Pierre-Charles David
11/22/2006 1:30:00 PM
2006/11/20, Paul Lutus <nospam@nosite.zzz>:
> observatory@gmail.com wrote:
>
> > Hello,
> >
> > I have a ruby (rails) cronjob.
> > When I monitor the execution of the cronjob with top, I notice that 2
> > more processes show up in there (instead of just one for my cronjob).
> >
> > My cronjob captures the output of running a python script (with the
> > `python script.py` syntax). Can this be the cause?
>
> Yes.
>
> > Why?
>
> Because the cronjob has its own process ID (1), then it needs to execute the
> Python interpreter (2) which runs the Python script (3). All separate
> processes.
No: Python does not create two processes. However, the backtick
command uses a sub-shell to execute the command line, so: cron
launches Ruby (1 process), which launches "/bin/sh -c 'python
script.py'" (1 process), which launches Python on the script (1
process).

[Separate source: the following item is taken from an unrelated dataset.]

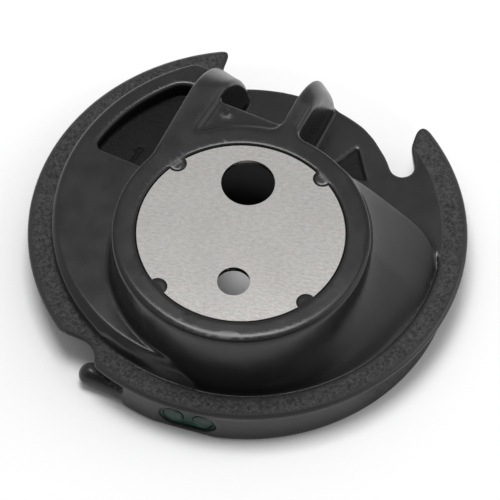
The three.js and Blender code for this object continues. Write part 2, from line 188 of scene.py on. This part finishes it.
def needleOutline():
    edge, tip, wing = casePart["flangeRadius"], needleSide["hornTip"], needleSide["wingTip"]
    notchAngle = needleSide["notchAt"][1]
    cut = needleSide["cutRadius"]
    notch = onCircle(*needleSide["notchAt"])
    return [
        onCircle(edge + 12, tip),
        onCircle(edge + 0.3, tip),
        onCircle(edge - 0.55, tip + 1.5),
        onCircle(edge - 1.2, tip + 1.1),
        onCircle(edge - 2.75, tip - 2.6),
        onCircle(edge - 3.4, tip - 7.7),
        *arc(notch, needleSide["notchRadius"], 5, -175, 16),
        onCircle(cut - 0.6, notchAngle + 6.2),
        onCircle(cut - 0.2, notchAngle + 14.4),
        *arc((0, 0), cut, notchAngle + 20, wing + 2, 30),
        onCircle(edge - 2.3, wing + 2.3),
        onCircle(edge - 1.1, wing + 0.6),
        onCircle(edge - 0.5, wing + 0.1),
        onCircle(edge + 0.2, wing + 0.9),
        onCircle(edge + 12, wing + 1.3),
        onCircle(edge + 36, (tip + wing) / 2),
    ]


def stopNotchOutline():
    edge, depth = casePart["flangeRadius"], needleSide["stopNotchDepth"]
    start, end = needleSide["wingEnd"], needleSide["stopNotch"]
    return [
        onCircle(edge + 12, start),
        onCircle(edge + 0.2, start),
        onCircle(edge - 0.55, start + 3),
        onCircle(edge - depth * 0.95, start + 7),
        onCircle(edge - depth, start + 8.6),
        onCircle(edge - depth * 0.95, start + 10.3),
        onCircle(edge - depth * 0.75, start + 12),
        onCircle(edge - 0.45, end - 1.2),
        onCircle(edge + 0.2, end),
        onCircle(edge + 12, end),
    ]


def flange():
    flat = radius - casePart["flangeRadius"]
    for cut in (needleOutline(), stopNotchOutline()):
        flat = without(flat, outlined(cut))
    flat = upright(softened(flat, needleSide["tipRounding"]))
    top = z - casePart["flangeTop"]
    drop = casePart["lipChamferDrop"]
    run = casePart["flangeRadius"] - casePart["lipChamferStart"]
    slope = math.hypot(drop, run)
    chamfer = upright((radius - casePart["lipChamferStart"]) * drop / slope) + top * run / slope
    cone = (upright(radius - casePart["lipStart"]) - (z - casePart["webBottom"])) / math.sqrt(2)
    web = common(casePart["webBottom"] - z, cone)
    under = joined(web, casePart["lipBottom"] - z)
    body = common(flat, common(top, chamfer), casePart["edgeRound"])
    return common(body, under, casePart["edgeRound"])


bowl = {
    "edge": 19.45,
    "corner": 3.0,  # radius where its edge turns into the ridge
    "floor": 3.9,
    "start": 12.5,
    "ridge": (0.163, 0.987, 4.07),
    "ridgeRound": 0.22,
    "edgeRound": 0.25,
    # how square its side falls, by the angle round the cup
    "squareness": ((0, 1.1), (25, 1.05), (60, 1.1), (120, 3), (150, 4), (195, 3), (215, 4),
                   (238, 5), (250, 3), (262, 2.2), (285, 2.1), (320, 1.7), (360, 1.1)),
}

plateau = {
    "rise": 2.0,
    "outer": 19.5,
    "squareEnd": 14.6,
    "edgeRound": 0.1,
    "footRound": 0.2,
    # round the hook: the bevel's start and end in from the edge, its drop, and how far all of it sinks
    "bevelStart": ((95, 0.2), (190, 0.45), (215, 0.7), (232, 0.9), (248, 1.15), (260, 1.5)),
    "bevelEnd": ((95, 0.05), (215, 0.1), (232, 0.12), (240, 0.45), (248, 0.78), (260, 1.2)),
    "bevelDrop": ((95, 0.15), (190, 0.4), (215, 0.65), (232, 0.7), (248, 0.95), (260, 1.05)),
    "sink": ((256, 0), (261, 0.25), (267, 1.2), (276, 2.7)),
}

railLine = {"angle": 71.5}
# across and along the rails; each pair is at the near face and the far face
leftRail = {
    "far": 9.95,
    "near": 7.55,
    "flare": 1.5,
    "root": -6.0,
    "crest": (9.2, 7.6),
    "foot": (14.1, 15.7),
    "square": (1.7, 1.65),
    "round": (0.6, 0.15),
}
rightRail = {
    "far": -0.04,
    "near": -1.94,
    "flare": 0.0,
    "root": 3.0,
    "crest": (10.8, 10.6),
    "foot": (17.2, 18.2),
    "square": (1.5, 1.9),
    "round": (0.7, 0.2),
}

turn = math.radians(railLine["angle"])
alongRail = x * math.cos(turn) + y * math.sin(turn)
acrossRail = -x * math.sin(turn) + y * math.cos(turn)
rimOffset = 1.2  # the rim's axis in front of the hook's
rimRadius = np.hypot(x, y + rimOffset)
rimAngle = np.degrees(np.arctan2(y + rimOffset, x)) % 360


def laidOut(pairs, value):
    places, sizes = zip(*pairs)
    return np.interp(value, places, sizes).astype(np.float32)


def aheadOfRidge():
    acrossX, acrossY, place = bowl["ridge"]
    return (x * acrossX + (y - place) * acrossY).astype(np.float32)


def bowlReach():
    # from the cup's axis to the bowl's edge, which is a circle on the hook's axis
    along = cup["offset"] * np.sin(np.radians(cupAngle))
    return along + np.sqrt(along ** 2 + bowl["edge"] ** 2 - cup["offset"] ** 2)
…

See the documentation for Kernel#` (the actual method
implementing the backtick command).
If you don"t need shell-specific features (pipes and redirections) in
the command line you execute, you can fork the Ruby process and then
call exec to *replace* that child process with python, thus bypassing
the intermediate shell. It's probably not worth the trouble though.